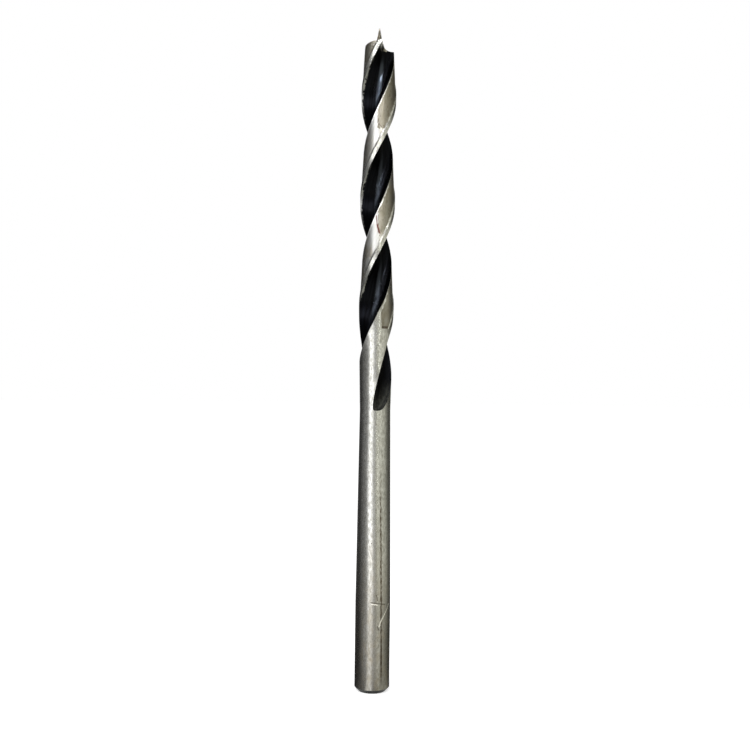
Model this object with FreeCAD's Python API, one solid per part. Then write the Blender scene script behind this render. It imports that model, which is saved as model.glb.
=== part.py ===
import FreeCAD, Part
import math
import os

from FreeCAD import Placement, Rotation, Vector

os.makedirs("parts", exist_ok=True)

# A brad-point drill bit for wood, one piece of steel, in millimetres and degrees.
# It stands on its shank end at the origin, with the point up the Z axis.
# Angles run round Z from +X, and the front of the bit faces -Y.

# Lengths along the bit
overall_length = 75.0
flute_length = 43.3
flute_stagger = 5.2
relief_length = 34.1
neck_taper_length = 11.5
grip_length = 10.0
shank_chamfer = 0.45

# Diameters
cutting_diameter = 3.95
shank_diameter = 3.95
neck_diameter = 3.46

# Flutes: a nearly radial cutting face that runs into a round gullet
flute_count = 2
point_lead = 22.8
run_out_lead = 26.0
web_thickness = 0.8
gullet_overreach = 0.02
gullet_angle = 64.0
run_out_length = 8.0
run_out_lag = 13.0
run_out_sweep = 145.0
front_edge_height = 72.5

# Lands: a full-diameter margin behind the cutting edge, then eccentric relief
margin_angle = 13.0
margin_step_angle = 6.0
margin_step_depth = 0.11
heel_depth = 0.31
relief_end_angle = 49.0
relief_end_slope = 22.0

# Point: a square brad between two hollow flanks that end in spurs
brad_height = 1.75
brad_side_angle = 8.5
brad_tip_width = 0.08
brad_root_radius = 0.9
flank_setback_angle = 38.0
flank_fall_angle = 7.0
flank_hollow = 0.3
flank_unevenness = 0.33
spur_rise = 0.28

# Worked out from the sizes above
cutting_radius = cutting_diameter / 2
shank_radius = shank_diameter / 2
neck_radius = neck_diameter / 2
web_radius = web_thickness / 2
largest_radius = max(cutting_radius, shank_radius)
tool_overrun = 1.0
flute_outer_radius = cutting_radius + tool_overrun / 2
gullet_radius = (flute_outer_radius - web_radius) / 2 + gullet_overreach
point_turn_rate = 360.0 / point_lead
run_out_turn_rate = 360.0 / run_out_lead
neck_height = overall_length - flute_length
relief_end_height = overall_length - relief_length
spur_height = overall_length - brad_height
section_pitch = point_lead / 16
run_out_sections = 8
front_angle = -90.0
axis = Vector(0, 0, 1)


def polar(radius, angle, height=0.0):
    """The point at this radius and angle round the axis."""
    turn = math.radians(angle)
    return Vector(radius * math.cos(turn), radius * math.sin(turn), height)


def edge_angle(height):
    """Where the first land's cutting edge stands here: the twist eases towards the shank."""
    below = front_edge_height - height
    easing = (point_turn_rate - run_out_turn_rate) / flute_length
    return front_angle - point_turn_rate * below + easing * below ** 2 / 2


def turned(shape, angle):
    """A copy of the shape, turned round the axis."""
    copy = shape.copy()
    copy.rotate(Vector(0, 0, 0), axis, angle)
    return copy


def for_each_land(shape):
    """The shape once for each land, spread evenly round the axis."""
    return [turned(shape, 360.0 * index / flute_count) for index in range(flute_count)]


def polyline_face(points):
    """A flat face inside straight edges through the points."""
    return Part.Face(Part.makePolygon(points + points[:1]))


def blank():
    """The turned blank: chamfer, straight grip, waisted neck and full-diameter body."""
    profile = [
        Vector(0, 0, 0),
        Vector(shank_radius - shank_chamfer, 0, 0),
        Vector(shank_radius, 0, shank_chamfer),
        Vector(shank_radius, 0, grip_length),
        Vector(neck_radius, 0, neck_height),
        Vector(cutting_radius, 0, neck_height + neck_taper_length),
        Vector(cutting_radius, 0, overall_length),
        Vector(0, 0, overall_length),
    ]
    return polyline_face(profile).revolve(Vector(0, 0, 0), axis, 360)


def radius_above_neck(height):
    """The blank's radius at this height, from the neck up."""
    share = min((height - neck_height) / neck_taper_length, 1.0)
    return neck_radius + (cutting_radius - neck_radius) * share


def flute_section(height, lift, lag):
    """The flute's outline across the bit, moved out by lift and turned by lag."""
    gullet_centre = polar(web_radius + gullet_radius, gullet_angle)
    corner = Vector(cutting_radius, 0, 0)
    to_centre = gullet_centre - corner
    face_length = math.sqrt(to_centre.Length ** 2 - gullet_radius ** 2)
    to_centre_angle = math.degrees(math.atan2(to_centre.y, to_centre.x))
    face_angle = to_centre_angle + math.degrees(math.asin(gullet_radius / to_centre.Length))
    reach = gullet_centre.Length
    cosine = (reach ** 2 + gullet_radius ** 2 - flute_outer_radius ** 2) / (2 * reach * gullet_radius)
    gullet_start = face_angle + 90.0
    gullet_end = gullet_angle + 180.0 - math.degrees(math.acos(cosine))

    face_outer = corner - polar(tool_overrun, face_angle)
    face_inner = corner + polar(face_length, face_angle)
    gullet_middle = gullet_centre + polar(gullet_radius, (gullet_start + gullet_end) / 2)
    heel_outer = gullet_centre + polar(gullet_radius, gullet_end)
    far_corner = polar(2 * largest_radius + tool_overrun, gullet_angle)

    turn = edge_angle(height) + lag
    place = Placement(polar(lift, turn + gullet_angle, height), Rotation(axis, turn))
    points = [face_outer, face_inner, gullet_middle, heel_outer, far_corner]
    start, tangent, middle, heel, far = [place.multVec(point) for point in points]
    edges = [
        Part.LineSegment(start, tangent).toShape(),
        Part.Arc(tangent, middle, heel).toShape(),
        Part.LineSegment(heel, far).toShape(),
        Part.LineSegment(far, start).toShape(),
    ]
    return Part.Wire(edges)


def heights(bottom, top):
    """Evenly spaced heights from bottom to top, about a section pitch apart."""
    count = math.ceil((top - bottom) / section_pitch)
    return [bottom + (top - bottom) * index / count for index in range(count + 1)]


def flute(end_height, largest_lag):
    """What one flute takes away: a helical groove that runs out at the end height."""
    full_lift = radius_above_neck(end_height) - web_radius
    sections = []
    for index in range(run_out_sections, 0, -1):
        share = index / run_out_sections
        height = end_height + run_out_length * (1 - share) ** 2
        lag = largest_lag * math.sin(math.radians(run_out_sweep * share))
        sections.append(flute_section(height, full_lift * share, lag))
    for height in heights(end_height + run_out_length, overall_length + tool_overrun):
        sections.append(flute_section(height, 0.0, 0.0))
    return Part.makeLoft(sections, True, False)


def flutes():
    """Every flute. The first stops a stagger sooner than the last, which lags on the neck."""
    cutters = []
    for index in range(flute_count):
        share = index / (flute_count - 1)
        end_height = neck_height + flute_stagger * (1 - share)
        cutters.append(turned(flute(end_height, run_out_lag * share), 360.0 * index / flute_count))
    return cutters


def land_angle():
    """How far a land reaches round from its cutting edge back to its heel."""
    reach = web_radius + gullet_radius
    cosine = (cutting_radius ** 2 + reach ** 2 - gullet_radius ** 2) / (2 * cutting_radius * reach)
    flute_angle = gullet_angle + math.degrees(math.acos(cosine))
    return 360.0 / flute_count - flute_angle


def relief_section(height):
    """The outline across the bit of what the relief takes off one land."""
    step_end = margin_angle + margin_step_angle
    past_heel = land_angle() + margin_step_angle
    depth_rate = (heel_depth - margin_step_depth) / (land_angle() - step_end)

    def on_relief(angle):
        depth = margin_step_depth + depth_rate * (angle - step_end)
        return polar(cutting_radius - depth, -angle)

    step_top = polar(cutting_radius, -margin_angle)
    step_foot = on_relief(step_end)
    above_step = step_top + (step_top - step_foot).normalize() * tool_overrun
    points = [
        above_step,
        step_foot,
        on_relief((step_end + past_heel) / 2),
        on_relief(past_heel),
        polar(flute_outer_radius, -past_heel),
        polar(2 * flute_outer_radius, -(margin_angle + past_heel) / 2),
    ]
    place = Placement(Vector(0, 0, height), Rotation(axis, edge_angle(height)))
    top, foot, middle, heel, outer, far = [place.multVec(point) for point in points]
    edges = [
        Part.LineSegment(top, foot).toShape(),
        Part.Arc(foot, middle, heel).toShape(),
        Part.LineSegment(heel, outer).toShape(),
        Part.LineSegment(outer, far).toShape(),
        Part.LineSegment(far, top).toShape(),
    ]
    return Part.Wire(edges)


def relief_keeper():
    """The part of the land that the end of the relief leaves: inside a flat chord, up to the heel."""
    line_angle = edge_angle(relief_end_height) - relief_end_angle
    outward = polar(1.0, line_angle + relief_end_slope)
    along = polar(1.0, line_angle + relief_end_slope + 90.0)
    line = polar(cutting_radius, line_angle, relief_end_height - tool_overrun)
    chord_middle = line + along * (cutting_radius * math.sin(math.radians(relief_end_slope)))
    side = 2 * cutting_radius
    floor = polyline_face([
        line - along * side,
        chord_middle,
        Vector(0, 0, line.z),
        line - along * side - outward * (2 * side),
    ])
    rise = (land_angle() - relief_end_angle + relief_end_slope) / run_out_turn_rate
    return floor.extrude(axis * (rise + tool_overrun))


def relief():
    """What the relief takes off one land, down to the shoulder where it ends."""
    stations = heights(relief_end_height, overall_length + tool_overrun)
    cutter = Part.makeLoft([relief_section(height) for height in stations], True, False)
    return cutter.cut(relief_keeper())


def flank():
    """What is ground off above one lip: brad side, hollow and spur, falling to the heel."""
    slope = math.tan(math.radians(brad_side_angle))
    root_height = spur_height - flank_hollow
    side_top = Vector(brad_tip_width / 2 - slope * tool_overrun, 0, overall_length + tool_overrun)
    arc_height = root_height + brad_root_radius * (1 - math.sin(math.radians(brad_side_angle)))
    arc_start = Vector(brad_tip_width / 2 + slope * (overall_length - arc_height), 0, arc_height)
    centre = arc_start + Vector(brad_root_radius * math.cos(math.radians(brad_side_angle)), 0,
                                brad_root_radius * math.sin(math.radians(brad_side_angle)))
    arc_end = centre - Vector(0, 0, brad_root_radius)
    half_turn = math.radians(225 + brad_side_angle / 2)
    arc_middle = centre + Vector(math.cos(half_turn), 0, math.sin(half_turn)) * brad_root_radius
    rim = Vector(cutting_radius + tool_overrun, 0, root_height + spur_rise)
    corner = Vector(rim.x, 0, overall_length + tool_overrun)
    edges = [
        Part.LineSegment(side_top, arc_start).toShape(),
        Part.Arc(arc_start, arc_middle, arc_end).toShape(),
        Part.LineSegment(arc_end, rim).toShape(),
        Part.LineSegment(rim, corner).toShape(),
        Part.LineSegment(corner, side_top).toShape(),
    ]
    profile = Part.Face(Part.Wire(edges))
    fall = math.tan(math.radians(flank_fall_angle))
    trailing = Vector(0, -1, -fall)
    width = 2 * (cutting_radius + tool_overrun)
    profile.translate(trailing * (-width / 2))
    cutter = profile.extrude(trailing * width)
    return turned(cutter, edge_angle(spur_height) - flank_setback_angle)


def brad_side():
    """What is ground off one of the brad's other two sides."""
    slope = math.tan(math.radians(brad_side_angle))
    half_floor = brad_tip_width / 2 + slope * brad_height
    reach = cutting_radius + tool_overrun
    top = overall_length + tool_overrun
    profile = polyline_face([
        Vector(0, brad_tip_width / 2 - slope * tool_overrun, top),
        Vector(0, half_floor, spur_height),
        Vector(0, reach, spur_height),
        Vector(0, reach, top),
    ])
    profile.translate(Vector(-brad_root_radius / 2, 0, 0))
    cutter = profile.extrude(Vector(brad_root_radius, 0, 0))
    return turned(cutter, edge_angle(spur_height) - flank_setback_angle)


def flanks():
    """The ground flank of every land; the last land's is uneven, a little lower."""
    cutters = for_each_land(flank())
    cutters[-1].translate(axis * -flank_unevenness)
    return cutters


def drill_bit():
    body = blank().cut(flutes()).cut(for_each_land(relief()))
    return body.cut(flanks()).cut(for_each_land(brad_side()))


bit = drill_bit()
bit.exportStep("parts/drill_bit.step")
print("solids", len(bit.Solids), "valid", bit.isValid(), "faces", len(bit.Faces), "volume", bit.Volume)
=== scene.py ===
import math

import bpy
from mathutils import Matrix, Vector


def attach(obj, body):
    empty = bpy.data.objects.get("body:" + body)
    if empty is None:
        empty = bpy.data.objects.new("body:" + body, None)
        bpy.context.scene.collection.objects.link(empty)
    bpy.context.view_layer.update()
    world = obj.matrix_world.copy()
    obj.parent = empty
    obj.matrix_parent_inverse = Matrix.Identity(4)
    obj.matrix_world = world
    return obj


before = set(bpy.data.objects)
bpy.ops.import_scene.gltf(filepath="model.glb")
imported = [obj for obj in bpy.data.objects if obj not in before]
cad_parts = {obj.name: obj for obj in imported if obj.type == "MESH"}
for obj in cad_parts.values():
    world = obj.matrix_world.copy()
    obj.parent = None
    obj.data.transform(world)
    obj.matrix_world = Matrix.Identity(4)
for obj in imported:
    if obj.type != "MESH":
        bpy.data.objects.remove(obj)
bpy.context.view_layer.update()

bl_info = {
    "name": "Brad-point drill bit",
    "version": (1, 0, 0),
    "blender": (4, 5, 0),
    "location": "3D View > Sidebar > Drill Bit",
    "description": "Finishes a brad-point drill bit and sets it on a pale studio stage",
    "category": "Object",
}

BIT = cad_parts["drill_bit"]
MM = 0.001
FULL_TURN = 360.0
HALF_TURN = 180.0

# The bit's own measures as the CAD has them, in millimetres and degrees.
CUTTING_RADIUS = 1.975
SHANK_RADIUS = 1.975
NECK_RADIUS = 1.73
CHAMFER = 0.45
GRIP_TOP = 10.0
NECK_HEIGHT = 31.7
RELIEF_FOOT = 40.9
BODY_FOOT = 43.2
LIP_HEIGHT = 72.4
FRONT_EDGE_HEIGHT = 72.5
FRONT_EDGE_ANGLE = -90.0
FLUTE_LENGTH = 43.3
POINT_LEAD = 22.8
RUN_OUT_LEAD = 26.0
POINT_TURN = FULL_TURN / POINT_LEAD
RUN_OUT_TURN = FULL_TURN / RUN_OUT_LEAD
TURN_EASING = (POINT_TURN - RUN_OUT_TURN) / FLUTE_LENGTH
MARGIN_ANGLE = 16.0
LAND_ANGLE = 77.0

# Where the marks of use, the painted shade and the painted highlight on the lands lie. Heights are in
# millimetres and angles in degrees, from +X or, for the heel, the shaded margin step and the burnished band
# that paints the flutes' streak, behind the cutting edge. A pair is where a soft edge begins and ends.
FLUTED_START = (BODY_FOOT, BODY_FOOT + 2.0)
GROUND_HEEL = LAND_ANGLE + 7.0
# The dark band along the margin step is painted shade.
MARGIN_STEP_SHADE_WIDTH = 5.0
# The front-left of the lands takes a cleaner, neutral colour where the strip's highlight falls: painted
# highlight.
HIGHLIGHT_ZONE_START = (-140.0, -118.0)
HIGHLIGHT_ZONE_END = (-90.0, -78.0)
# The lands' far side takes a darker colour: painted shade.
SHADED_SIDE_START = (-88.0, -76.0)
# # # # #
* What this task involves *
Only the lines from the opening of the material through the line with "spur_rise = 0.28" should be echoed, exactly as written.

* Result of this task *
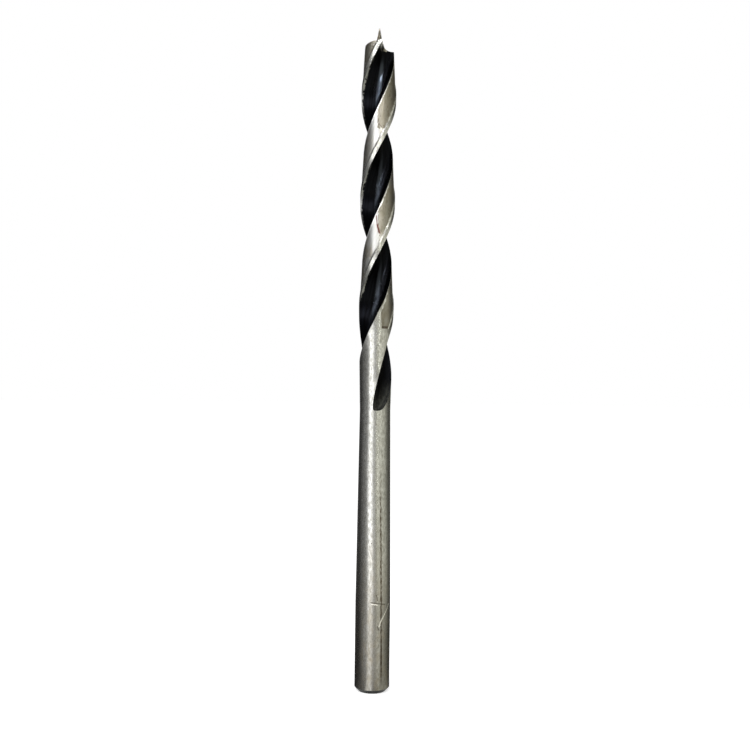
Model this object with FreeCAD's Python API, one solid per part. Then write the Blender scene script behind this render. It imports that model, which is saved as model.glb.
=== part.py ===
import FreeCAD, Part
import math
import os

from FreeCAD import Placement, Rotation, Vector

os.makedirs("parts", exist_ok=True)

# A brad-point drill bit for wood, one piece of steel, in millimetres and degrees.
# It stands on its shank end at the origin, with the point up the Z axis.
# Angles run round Z from +X, and the front of the bit faces -Y.

# Lengths along the bit
overall_length = 75.0
flute_length = 43.3
flute_stagger = 5.2
relief_length = 34.1
neck_taper_length = 11.5
grip_length = 10.0
shank_chamfer = 0.45

# Diameters
cutting_diameter = 3.95
shank_diameter = 3.95
neck_diameter = 3.46

# Flutes: a nearly radial cutting face that runs into a round gullet
flute_count = 2
point_lead = 22.8
run_out_lead = 26.0
web_thickness = 0.8
gullet_overreach = 0.02
gullet_angle = 64.0
run_out_length = 8.0
run_out_lag = 13.0
run_out_sweep = 145.0
front_edge_height = 72.5

# Lands: a full-diameter margin behind the cutting edge, then eccentric relief
margin_angle = 13.0
margin_step_angle = 6.0
margin_step_depth = 0.11
heel_depth = 0.31
relief_end_angle = 49.0
relief_end_slope = 22.0

# Point: a square brad between two hollow flanks that end in spurs
brad_height = 1.75
brad_side_angle = 8.5
brad_tip_width = 0.08
brad_root_radius = 0.9
flank_setback_angle = 38.0
flank_fall_angle = 7.0
flank_hollow = 0.3
flank_unevenness = 0.33
spur_rise = 0.28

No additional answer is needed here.